The New York courts have assumed jurisdiction over a foreign corporation that has either a parent or subsidiary relationship with another entity “doing business” in New York in the very limited circumstance where one corporation is so completely controlled by the other that it may be found to be “merely a department” of the latter.5 However, the existence of a parent-subsidiary relationship or common ownership between the two corporations is a minimum prerequisite to such a finding.6 No such relationship exists or is alleged between IROS and NIOC and consequently, jurisdiction over IROS may not be asserted on the basis of NIOC’s alleged New York contacts. *96While it is possible to find jurisdiction over a principal based on the acts in New York of its agent (taking as true Grove’s allegation that IROS acts as an agent of NIOC), this theory of jurisdiction is completely in-apposite here where it is the alleged principal who does business in New York and the agent who does not.7
In sum, plaintiff has alleged no facts sufficient to make even a prima facie showing that IROS “does business” in New York and the Court has neither the power to entertain Grove’s suit under B.C.L. section 1314(b) nor personal jurisdiction over IROS.8
Accordingly, the defendant’s motion to dismiss for lack of jurisdiction is granted and the previously entered order of attachment is vacated. The defendant’s motion for damages, including reasonable attorney’s fees, sustained by reason of the attachment is granted. C.P.L.R. section 6212(e).9
Submit order on two days’ notice, together with an affidavit in support of allowance for damages and counsel fees; plaintiff may respond within two days thereafter.

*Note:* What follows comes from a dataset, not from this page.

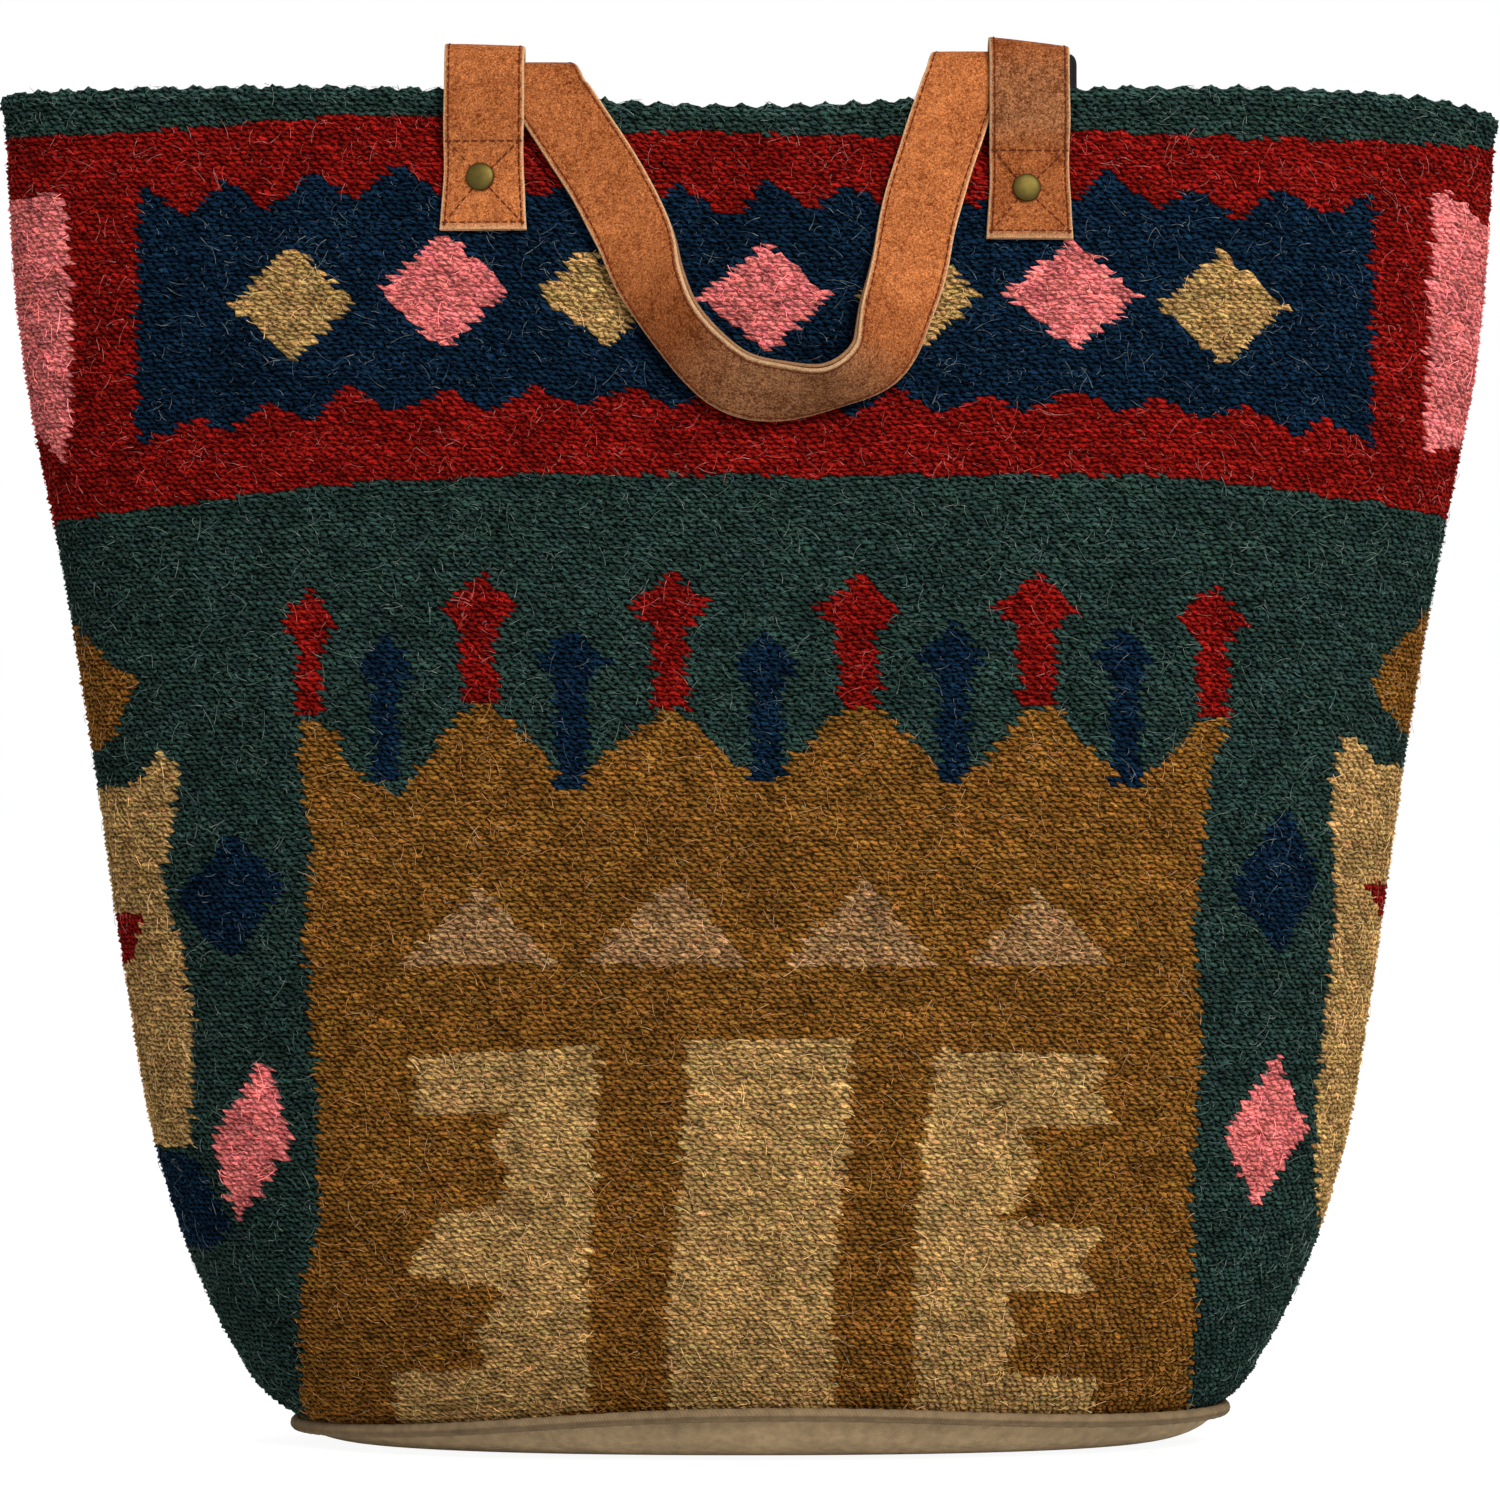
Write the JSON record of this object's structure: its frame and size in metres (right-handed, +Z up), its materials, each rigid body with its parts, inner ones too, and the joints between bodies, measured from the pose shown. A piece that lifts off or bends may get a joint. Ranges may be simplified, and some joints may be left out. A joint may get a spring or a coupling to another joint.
{
  "type": "handbag",
  "caption": "Open oval tote bag of flat-woven wool with a geometric pattern, a twined rim, a piped canvas base and suede strap handles riveted over the rim.",
  "frame": {"origin": "on the floor under the middle of the bag", "axes": "+Z up, +X along the bag's width to the right in the picture, -Y out of its front"},
  "size_m": [0.5233, 0.1878, 0.4858],
  "materials": {
    "wool": "weft-faced flat weave in green, red, blue, sand, pink and ochre yarn",
    "canvas": "plain woven canvas",
    "piping": "cloth-covered cord",
    "suede": "napped tan suede with a pale cut edge",
    "suede_backing": "darker leather backing",
    "black_leather": "smooth black leather",
    "brass": "antiqued brass"
  },
  "bodies": {
    "root": {"woven_wall": "wool", "base_panel": "canvas", "base_piping": "piping", "handle_face": "suede", "handle_backing": "suede_backing", "tab_left": "suede", "tab_right": "suede", "patch_left": "black_leather", "patch_right": "black_leather", "rivet_left": "brass", "rivet_right": "brass", "rear_handle_face": "suede", "rear_handle_backing": "suede_backing", "rear_tab_left": "suede", "rear_tab_right": "suede", "rear_patch_left": "black_leather", "rear_patch_right": "black_leather", "rear_rivet_left": "brass", "rear_rivet_right": "brass"}
  },
  "joints": []
}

. See Farrell v. Piedmont Aviation, Inc., 411 F.2d 812, 815 n.4 (2d Cir.), cert, denied, 396 U.S. 840, 90 S.Ct. 103, 24 L.Ed.2d 91 (1969); Calzaturificio Guiseppe v. Dartmouth Outdoor Sports, Inc., 435 F.Supp. 1209 (S.D.N.Y.1977); Baird v. Day & Zimmerman, Inc., 390 F.Supp. 883 (S.D.N.Y.1974), aff’d, 510 F.2d 968 (2d Cir. 1975) ; Aerotrade, Inc. v. Banque Nationale de la Repub. D’Haiti, 376 F.Supp. 1286, 1288 (S.D.N.Y.1974).
. New York B.C.L. § 1314(b) (McKinney’s Supp.1979) provides in pertinent part:
[A]n action . . . against a foreign corporation may be maintained by another foreign corporation of any type or kind . in the following cases only.

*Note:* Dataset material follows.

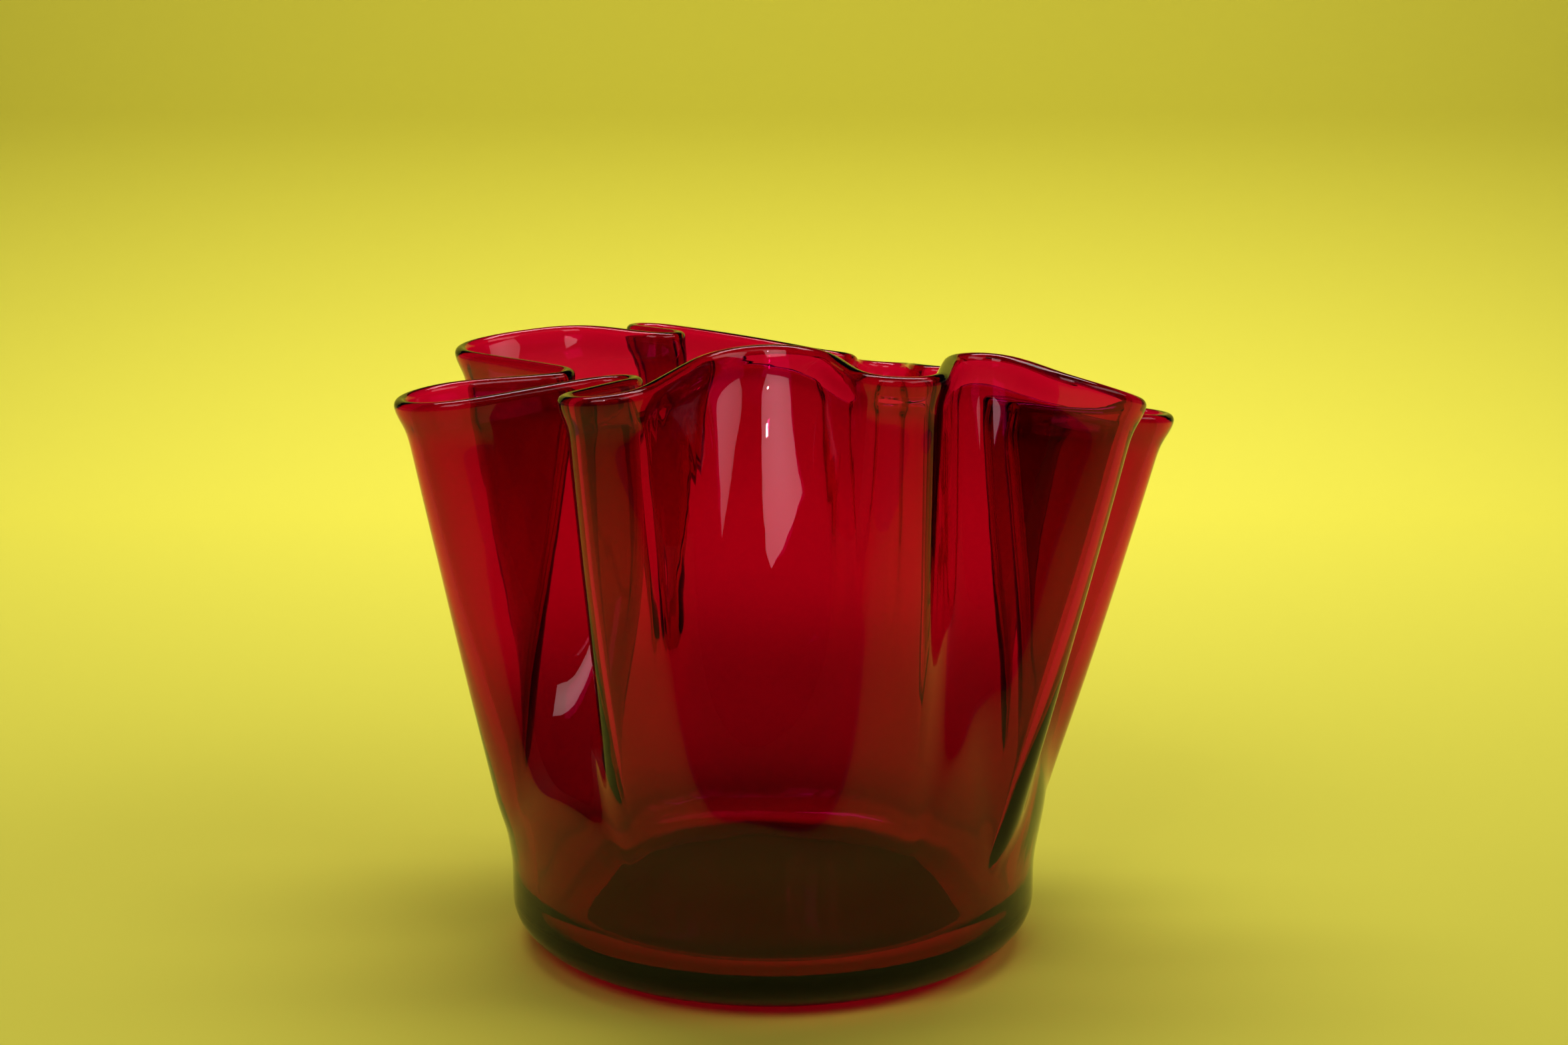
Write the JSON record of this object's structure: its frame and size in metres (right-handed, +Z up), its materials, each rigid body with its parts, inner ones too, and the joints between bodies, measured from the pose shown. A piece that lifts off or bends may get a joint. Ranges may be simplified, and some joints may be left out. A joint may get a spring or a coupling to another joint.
{
  "type": "glass bowl",
  "caption": "Hand-blown clear red glass bowl with a deeply folded, ruffled rim and a flat round foot, for holding flowers, fruit or small things.",
  "frame": {"origin": "middle of the flat underside of the foot, on the surface that the bowl stands on", "axes": "+Z up out of the mouth, +X along the widest spread of the folded rim, +Y towards the rear folds"},
  "size_m": [0.2663, 0.2181, 0.2132],
  "materials": {
    "ruby_glass": "polished, transparent"
  },
  "bodies": {
    "root": {"glass_bowl": "ruby_glass"}
  },
  "joints": []
}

(5) Where the defendant is a foreign corporation doing business or authorized to do business in this state.
(emphasis added)
. See ABKCO Industries, Inc. v. Lennon, 52 A.D.2d 435, 384 N.Y.S.2d 781, 784 (1st Dep’t 1976) . Grove does not claim that any section of New York’s long-arm statute, C.P.L.R. § 302, is applicable to its action.
. See National Am. Corp. v. Federal Rep. Nigeria, 425 F.Supp. 1365, 1369 (S.D.N.Y.1977); Fremay, Inc. v. Modern Plastic Machinery Corp., 15 A.D.2d 235, 222 N.Y.S.2d 694, 700 (1st Dep’t 1961); Hastings v. Piper Aircraft . Corp., 274 A.D. 435, 84 N.Y.S.2d 580 (1st Dep’t 1948); Majique Fashion Ltd. v. Warwick & Co., 96 Misc.2d 808, 409 N.Y.S.2d 581, 583 (S.Ct. 1978), rev’d on other grounds, 67 A.D.2d 321, 414 N.Y.S.2d 916 (1st Dep’t 1979).

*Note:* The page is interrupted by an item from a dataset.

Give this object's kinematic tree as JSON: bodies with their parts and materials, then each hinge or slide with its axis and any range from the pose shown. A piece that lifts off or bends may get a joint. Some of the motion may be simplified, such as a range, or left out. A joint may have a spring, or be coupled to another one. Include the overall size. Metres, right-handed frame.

. See Delagi v. Volkswagenwerk AG, 29 N.Y.2d 426, 328 N.Y.S.2d 653, 278 N.E.2d 895 (1972).
. See id. at 433, 328 N.Y.S.2d at 657, 278 N.E.2d at 897. See also Loria & Weinhaus, Inc. v. H. R. Kaminsky & Sons, 80 F.R.D. 494, 500 (S.D.N.Y.1978) (common ownership is vital); Eliah v. Ucatan Corp., 433 F.Supp. 309, 313 (S.D.N.Y.1977); Seegul v. A. C. N. Y. Agency Co., 428 F.Supp. 886, 889 (W.D.N.Y.1977); Masterson v. P. & H. Harnischfeger Corp., 47 A.D.2d 818, 365 N.Y.S.2d 856, 858 (1st Dep’t 1975).
. Cf. Lamar v. American Basketball Ass’n, 468 F.Supp. 1198, 1204 (S.D.N.Y.1979).
. Plaintiff has requested that in the event it has not made out a prima facie case it be allowed discovery to develop jurisdictional facts. While it lies in the sound discretion of the Court to permit such discovery, where, as is the case here, plaintiff has made no threshold showing that discovery might uncover a basis for jurisdiction and where one of its jurisdictional theories could under no circumstances be available, to permit discovery would not be proper. The request is denied. See Lantz Inter. Corp. v. Industria Termo. Camp., 358 F.Supp. 510, 516 (E.D.Pa.1973). Cf. Saraceno v. S. C. Johnson & Son, Inc., 83 F.R.D. 65, 71 (S.D.N.Y.1979).
. Because of the Court’s disposition of the motion to dismiss for lack of jurisdiction, there is no need to determine the other issues raised by the defendant.